#### [WORK TO COMPLETE]
From the line with "0.42), 0.5, 0.2)" to the line with "SIGN_MIDDLE = (0, 0, -0.3)", both lines included, set down exactly those lines, please, and no others.

** start RECORDED INFORMATION **

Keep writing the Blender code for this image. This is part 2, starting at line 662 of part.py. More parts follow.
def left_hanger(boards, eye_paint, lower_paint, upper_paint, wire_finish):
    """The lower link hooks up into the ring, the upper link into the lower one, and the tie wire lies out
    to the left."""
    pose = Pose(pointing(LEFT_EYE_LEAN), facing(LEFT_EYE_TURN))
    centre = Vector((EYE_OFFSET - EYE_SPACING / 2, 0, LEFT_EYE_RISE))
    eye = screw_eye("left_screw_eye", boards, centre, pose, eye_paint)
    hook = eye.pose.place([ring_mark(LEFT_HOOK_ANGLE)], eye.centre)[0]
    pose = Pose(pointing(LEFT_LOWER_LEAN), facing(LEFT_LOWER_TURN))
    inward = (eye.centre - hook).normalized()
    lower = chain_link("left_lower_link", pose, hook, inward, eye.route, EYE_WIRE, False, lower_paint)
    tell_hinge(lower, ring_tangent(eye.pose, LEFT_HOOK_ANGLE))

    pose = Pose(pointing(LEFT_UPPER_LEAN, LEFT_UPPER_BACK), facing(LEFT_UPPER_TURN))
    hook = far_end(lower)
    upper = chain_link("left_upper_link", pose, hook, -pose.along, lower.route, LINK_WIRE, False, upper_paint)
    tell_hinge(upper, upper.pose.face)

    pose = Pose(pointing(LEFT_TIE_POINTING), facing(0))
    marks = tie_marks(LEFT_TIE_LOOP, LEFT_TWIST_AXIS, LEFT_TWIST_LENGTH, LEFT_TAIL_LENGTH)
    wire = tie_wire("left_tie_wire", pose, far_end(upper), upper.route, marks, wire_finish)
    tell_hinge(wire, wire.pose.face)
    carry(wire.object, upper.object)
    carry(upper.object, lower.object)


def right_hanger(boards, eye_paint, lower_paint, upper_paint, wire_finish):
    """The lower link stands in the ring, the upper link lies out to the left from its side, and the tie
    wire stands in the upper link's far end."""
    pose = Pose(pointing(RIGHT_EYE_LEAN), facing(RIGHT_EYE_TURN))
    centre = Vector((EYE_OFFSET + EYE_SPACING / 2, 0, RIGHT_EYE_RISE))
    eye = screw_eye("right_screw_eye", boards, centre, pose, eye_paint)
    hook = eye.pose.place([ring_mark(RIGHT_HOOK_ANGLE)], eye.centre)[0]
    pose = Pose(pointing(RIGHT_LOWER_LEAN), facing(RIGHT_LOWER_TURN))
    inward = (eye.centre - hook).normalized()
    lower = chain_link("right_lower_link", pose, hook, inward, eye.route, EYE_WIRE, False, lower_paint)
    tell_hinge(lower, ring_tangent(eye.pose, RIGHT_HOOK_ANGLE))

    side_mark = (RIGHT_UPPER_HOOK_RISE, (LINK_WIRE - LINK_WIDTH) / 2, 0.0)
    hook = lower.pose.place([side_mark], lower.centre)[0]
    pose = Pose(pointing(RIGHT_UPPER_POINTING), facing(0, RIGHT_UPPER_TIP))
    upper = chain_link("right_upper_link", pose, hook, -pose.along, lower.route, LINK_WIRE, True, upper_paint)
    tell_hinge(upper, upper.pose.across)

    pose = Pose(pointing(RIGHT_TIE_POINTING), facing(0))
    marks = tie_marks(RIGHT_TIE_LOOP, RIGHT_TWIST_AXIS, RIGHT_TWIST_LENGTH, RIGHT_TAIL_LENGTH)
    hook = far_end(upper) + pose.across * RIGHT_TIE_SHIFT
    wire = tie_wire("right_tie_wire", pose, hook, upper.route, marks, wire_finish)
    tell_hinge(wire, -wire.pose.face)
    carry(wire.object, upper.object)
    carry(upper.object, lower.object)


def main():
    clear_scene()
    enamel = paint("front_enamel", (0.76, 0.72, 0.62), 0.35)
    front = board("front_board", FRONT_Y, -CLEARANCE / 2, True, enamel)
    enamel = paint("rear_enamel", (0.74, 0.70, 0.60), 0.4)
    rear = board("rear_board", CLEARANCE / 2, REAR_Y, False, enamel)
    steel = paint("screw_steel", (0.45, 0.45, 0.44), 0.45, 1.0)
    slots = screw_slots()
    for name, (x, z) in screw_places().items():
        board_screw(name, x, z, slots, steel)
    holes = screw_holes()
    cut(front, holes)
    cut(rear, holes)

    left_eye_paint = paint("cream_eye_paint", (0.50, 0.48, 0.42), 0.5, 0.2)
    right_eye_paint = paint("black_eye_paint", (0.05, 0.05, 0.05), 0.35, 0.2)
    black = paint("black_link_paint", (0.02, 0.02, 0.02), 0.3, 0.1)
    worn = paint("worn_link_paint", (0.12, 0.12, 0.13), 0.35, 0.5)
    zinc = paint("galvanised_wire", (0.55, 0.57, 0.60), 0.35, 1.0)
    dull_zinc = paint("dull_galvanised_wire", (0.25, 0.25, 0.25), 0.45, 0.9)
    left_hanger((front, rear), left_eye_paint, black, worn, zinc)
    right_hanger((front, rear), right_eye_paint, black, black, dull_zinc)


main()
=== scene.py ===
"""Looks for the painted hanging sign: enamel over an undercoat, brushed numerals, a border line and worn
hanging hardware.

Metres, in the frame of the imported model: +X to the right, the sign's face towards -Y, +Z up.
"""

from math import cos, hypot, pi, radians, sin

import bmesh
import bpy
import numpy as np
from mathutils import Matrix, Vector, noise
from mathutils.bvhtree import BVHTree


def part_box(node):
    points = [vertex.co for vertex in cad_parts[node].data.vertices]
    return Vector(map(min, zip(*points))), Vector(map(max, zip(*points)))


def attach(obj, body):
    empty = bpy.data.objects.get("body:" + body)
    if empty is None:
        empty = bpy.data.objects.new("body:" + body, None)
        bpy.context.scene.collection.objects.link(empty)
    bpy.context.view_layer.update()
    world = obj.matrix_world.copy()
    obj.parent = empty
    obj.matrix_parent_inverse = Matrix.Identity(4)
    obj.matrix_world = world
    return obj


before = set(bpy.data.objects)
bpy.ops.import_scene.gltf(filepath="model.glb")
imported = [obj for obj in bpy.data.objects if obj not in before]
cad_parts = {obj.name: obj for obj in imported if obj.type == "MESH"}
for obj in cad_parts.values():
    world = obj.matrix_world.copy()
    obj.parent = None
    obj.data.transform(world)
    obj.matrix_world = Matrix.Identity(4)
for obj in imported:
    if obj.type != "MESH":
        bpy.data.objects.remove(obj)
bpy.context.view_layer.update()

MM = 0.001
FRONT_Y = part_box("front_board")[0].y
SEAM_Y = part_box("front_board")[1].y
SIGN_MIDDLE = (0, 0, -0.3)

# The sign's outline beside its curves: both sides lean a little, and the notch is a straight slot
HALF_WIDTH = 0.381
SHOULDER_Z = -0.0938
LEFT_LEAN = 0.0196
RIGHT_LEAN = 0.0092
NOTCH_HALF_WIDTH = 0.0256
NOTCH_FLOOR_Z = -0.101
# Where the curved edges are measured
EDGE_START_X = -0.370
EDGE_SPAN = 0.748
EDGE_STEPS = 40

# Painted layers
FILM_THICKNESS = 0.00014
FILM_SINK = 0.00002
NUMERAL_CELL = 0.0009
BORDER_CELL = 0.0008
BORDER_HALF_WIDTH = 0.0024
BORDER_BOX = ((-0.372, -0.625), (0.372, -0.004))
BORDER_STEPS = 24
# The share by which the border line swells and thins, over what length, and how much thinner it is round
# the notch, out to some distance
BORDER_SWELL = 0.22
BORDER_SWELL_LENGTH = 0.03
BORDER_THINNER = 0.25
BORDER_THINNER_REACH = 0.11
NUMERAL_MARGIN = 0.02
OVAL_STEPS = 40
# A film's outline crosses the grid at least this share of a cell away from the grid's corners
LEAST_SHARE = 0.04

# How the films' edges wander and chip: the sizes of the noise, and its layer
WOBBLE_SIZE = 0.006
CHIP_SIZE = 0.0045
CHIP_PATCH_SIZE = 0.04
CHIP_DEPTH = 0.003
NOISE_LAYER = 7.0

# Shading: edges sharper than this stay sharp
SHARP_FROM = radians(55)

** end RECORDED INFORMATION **

#### [RESPONSE]
    left_eye_paint = paint("cream_eye_paint", (0.50, 0.48, 0.42), 0.5, 0.2)
    right_eye_paint = paint("black_eye_paint", (0.05, 0.05, 0.05), 0.35, 0.2)
    black = paint("black_link_paint", (0.02, 0.02, 0.02), 0.3, 0.1)
    worn = paint("worn_link_paint", (0.12, 0.12, 0.13), 0.35, 0.5)
    zinc = paint("galvanised_wire", (0.55, 0.57, 0.60), 0.35, 1.0)
    dull_zinc = paint("dull_galvanised_wire", (0.25, 0.25, 0.25), 0.45, 0.9)
    left_hanger((front, rear), left_eye_paint, black, worn, zinc)
    right_hanger((front, rear), right_eye_paint, black, black, dull_zinc)


main()
=== scene.py ===
"""Looks for the painted hanging sign: enamel over an undercoat, brushed numerals, a border line and worn
hanging hardware.

Metres, in the frame of the imported model: +X to the right, the sign's face towards -Y, +Z up.
"""

from math import cos, hypot, pi, radians, sin

import bmesh
import bpy
import numpy as np
from mathutils import Matrix, Vector, noise
from mathutils.bvhtree import BVHTree


def part_box(node):
    points = [vertex.co for vertex in cad_parts[node].data.vertices]
    return Vector(map(min, zip(*points))), Vector(map(max, zip(*points)))


def attach(obj, body):
    empty = bpy.data.objects.get("body:" + body)
    if empty is None:
        empty = bpy.data.objects.new("body:" + body, None)
        bpy.context.scene.collection.objects.link(empty)
    bpy.context.view_layer.update()
    world = obj.matrix_world.copy()
    obj.parent = empty
    obj.matrix_parent_inverse = Matrix.Identity(4)
    obj.matrix_world = world
    return obj


before = set(bpy.data.objects)
bpy.ops.import_scene.gltf(filepath="model.glb")
imported = [obj for obj in bpy.data.objects if obj not in before]
cad_parts = {obj.name: obj for obj in imported if obj.type == "MESH"}
for obj in cad_parts.values():
    world = obj.matrix_world.copy()
    obj.parent = None
    obj.data.transform(world)
    obj.matrix_world = Matrix.Identity(4)
for obj in imported:
    if obj.type != "MESH":
        bpy.data.objects.remove(obj)
bpy.context.view_layer.update()

MM = 0.001
FRONT_Y = part_box("front_board")[0].y
SEAM_Y = part_box("front_board")[1].y
SIGN_MIDDLE = (0, 0, -0.3)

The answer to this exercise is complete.